The ISO 27001 standard has 10 clauses, the first three of which go over the references, terms and other basic information that is covered in the regulation. The other seven clauses guide companies in establishing and maintaining their Information Security Management System.
  • 4. Organisation's Context: The company looks at the environment that it's working in, the systems involved and the goals that it has. Some of the areas covered include the overall scope that the ISMS covers, relevant parties and the assets that should fall under the system.
  • 5. Leadership and Commitment: Information security comes from the top down. When upper management is actively involved with following these requirements and offering guidance throughout the process, it's more likely that the project will succeed. The business strategy should inform the information security measures that are part of the ISMS and leadership should provide the resources needed to support these initiatives.
  • 6. Planning: Businesses should have a way to identify cybersecurity risks, treat the most concerning threats and discover opportunities. A risk management process is the most important part of this clause. Organisations must prepare for ongoing cybersecurity assessment as new threats come up.
  • 7. Support: Successful cybersecurity measures require enough resources to support these efforts. Organisations need the right combination of infrastructure, budget, people and communications to achieve success in this area.
  • 8. Operation: This clause covers what organisations need to do to act on the plans that they have to protect and secure data.
  • 9. Performance Evaluation: After the plan deploys, companies should track whether it's effective at managing the risk to determine if they need to make changes.
  • 10. Improvement: Effective information security management is an ongoing process. Organisations should plan to re-evaluate their ISMS on a regular basis to keep up with the latest risks.

NIST Cybersecurity Framework

Companies may see a lot of overlap between the NIST Cybersecurity Framework and ISO 27001 standards. Any company that is heavily reliant on technology can benefit from implementing these guidelines, as it's a flexible framework that can accommodate everything from standard information systems to the Internet of Things. The NIST framework uses five overarching functions to allow companies to customise their cybersecurity measures to best meet their goals and unique challenges that they face in their environments.


  1. Identify: What cybersecurity risks exist in the organisation? The context of the company is important, similar to clause 4 in ISO 27001, as well as the infrastructure and capabilities that are present. Assessments of existing cybersecurity measures and risks fall under this category.
  2. Protect: A company needs to design the safeguards that protect against the most concerning risks and minimizes the overall consequences that could happen if a threat becomes a reality.

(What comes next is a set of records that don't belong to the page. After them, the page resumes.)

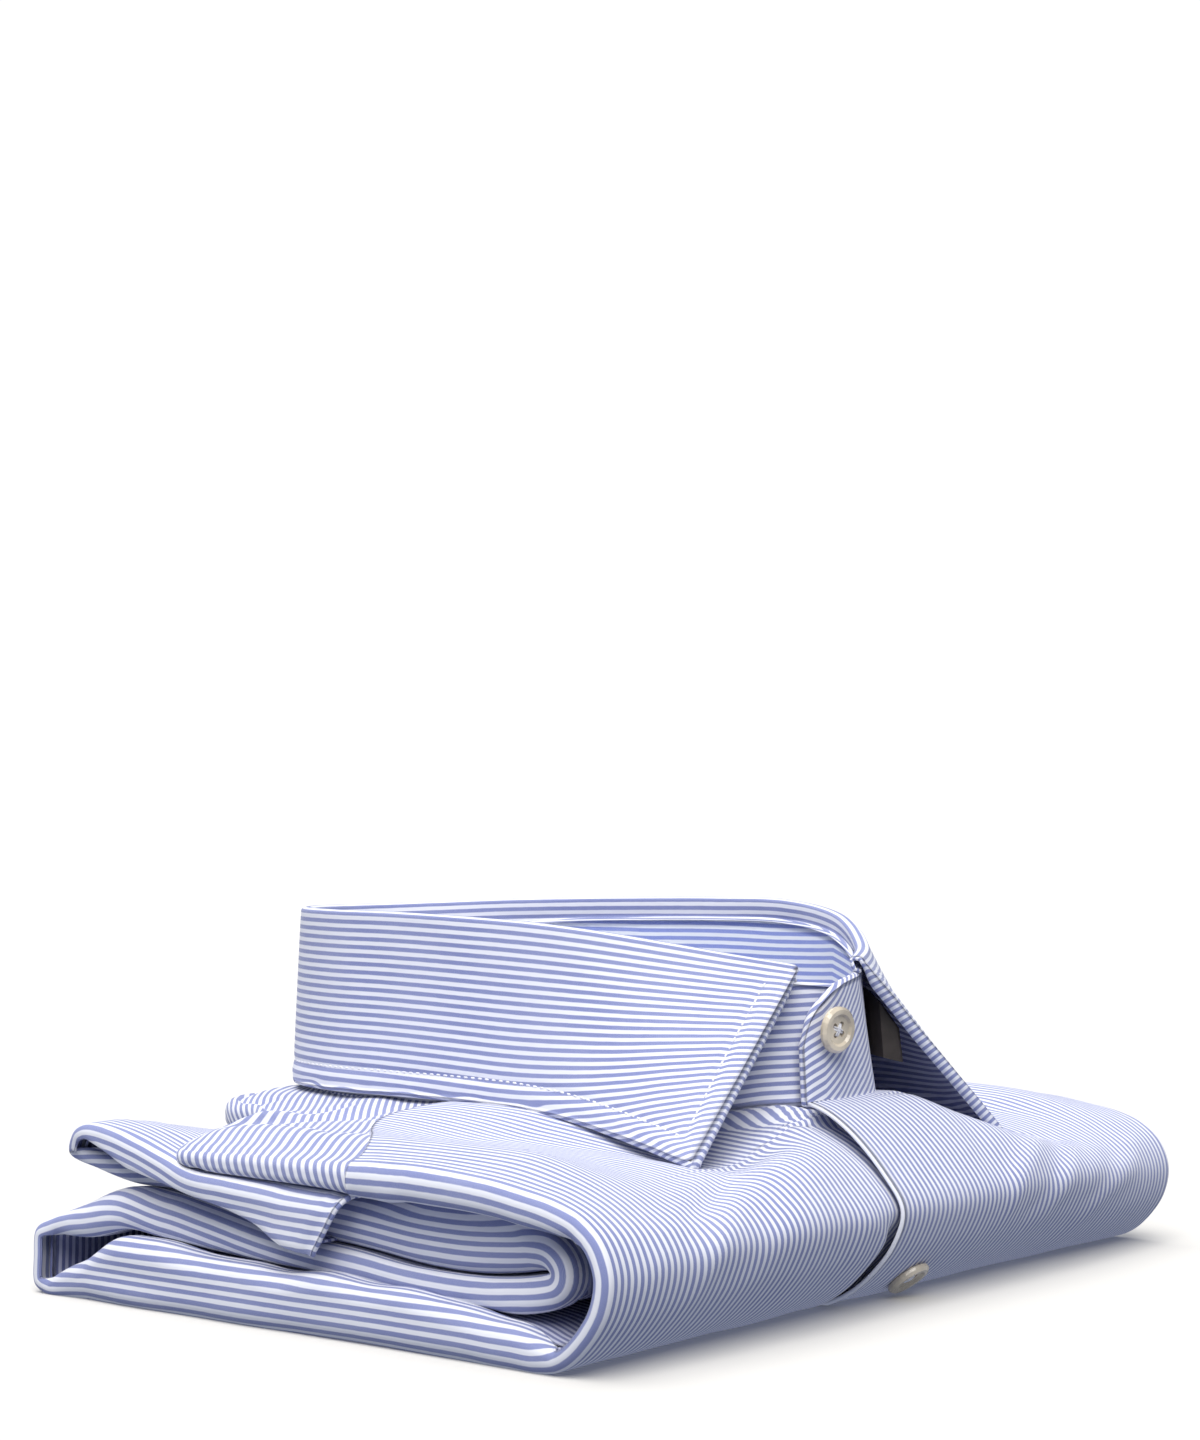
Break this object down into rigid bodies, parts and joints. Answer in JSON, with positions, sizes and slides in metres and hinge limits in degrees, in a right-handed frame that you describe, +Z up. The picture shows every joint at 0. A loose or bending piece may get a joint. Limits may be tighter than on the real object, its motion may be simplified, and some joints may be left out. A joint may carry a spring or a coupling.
{
  "type": "folded dress shirt",
  "caption": "Long-sleeved dress shirt in fine striped poplin, folded to a packet and lying face up, its collar standing and buttoned, for a shelf, table or drawer.",
  "frame": {"origin": "middle of the bounding box at the height of the underside, which lies on the ground", "axes": "+X to the wearer's left, along the packet's width; +Y from the front fold to the back of the collar; +Z up"},
  "size_m": [0.2502, 0.2072, 0.0943],
  "materials": {
    "shirt_cloth": "matt cotton poplin, blue and white stripes 2.4 mm apart",
    "collar_cloth": "the same poplin over a stiff lining, with sewn edges",
    "card": "matt grey-brown card",
    "button": "polished, pearly"
  },
  "bodies": {
    "root": {"front_right": "shirt_cloth", "front_left": "shirt_cloth", "folded_core": "shirt_cloth", "yoke": "shirt_cloth", "collar_stand": "collar_cloth", "collar_leaf": "collar_cloth", "collar_support": "card", "button_neck": "button", "button_front": "button"}
  },
  "joints": []
}
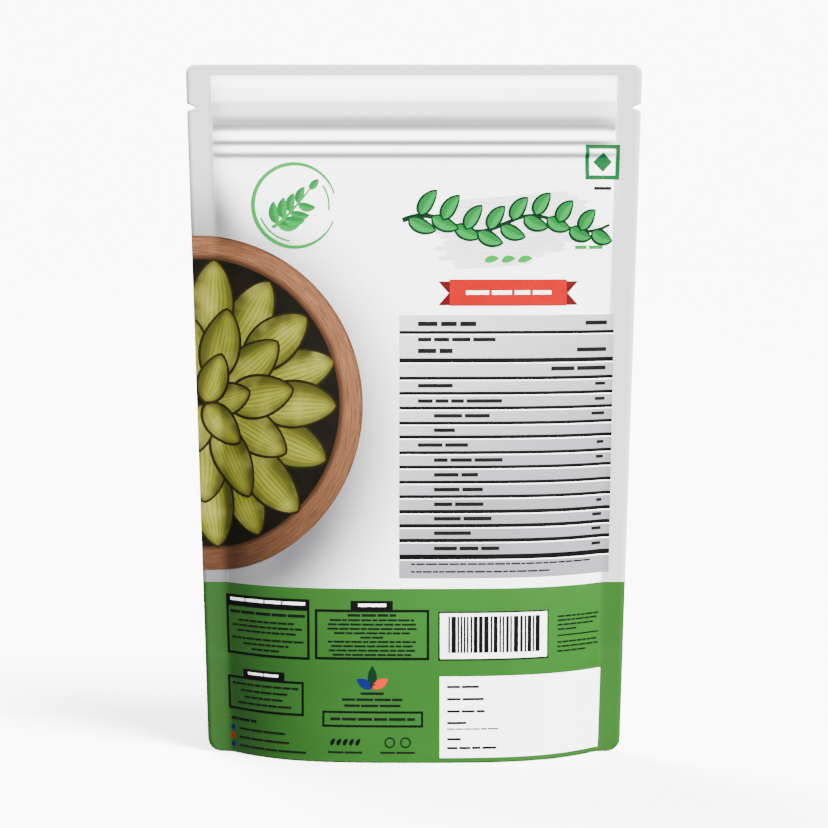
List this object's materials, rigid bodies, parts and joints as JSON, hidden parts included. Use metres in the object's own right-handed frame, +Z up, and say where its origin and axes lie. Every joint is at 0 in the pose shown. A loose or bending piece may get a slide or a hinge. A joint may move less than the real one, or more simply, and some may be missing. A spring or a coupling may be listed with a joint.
{
  "type": "stand-up zip pouch",
  "caption": "Filled stand-up food pouch with heat-sealed sides and top, tear notches, a press-to-close zip and a folded base gusset that lets it stand.",
  "frame": {"origin": "on the floor, under the middle of the pouch's base", "axes": "+Z up, -Y towards the viewer of the face with the information table, +X to that viewer's right"},
  "size_m": [0.1498, 0.0412, 0.228],
  "materials": {
    "printed_film": "satin",
    "base_film": "satin",
    "zip_plastic": "satin",
    "pod_skin": "matte"
  },
  "bodies": {
    "root": {"front_panel": "printed_film", "back_panel": "printed_film", "base_gusset": "base_film", "zip_groove": "zip_plastic", "zip_rib": "zip_plastic", "cardamom_fill": "pod_skin"}
  },
  "joints": []
}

The protective measures that organisations put in place can include data security systems, cybersecurity training among all employees, routine maintenance procedures, access control and user account control.
  3. Detect: Early threat detection can make a significant difference in the amount of damage that it could do. This function allows companies to discover incidents earlier, determine whether the system has been breached, proactively monitor all of the infrastructure and surface anomalies that could be the result of a cybersecurity problem.
  4. Respond: How does the company respond to a cybersecurity attack after it happens, and do they have procedures in place that cover these eventualities? Everything should be planned out ahead of time so there's no question about who needs to be contacted during an emergency or an incident. The chain of command and lines of communication also get established under this function. Post-incident analysis can provide excellent information on what happened and how to prevent it from reoccurring.
  5. Recover: What needs to happen to get the organisation back to normal following a cybersecurity incident? Business continuity planning should cover how to restore the systems and data impacted by an attack. It also dictates how long it takes to recover and what needs to happen moving forward.
NIST and ISO 27001 have frameworks that tackle information security and risk management from different angles. The right choice for an organisation depends on the level of risk inherent in their information systems, the resources they have available and whether they have an existing cybersecurity plan in place. Significant overlap between the two standards provides companies with extensive guidance and similar protections, no matter which they choose. An Information Security Management System Consultant can help a company decide which standard they should comply with.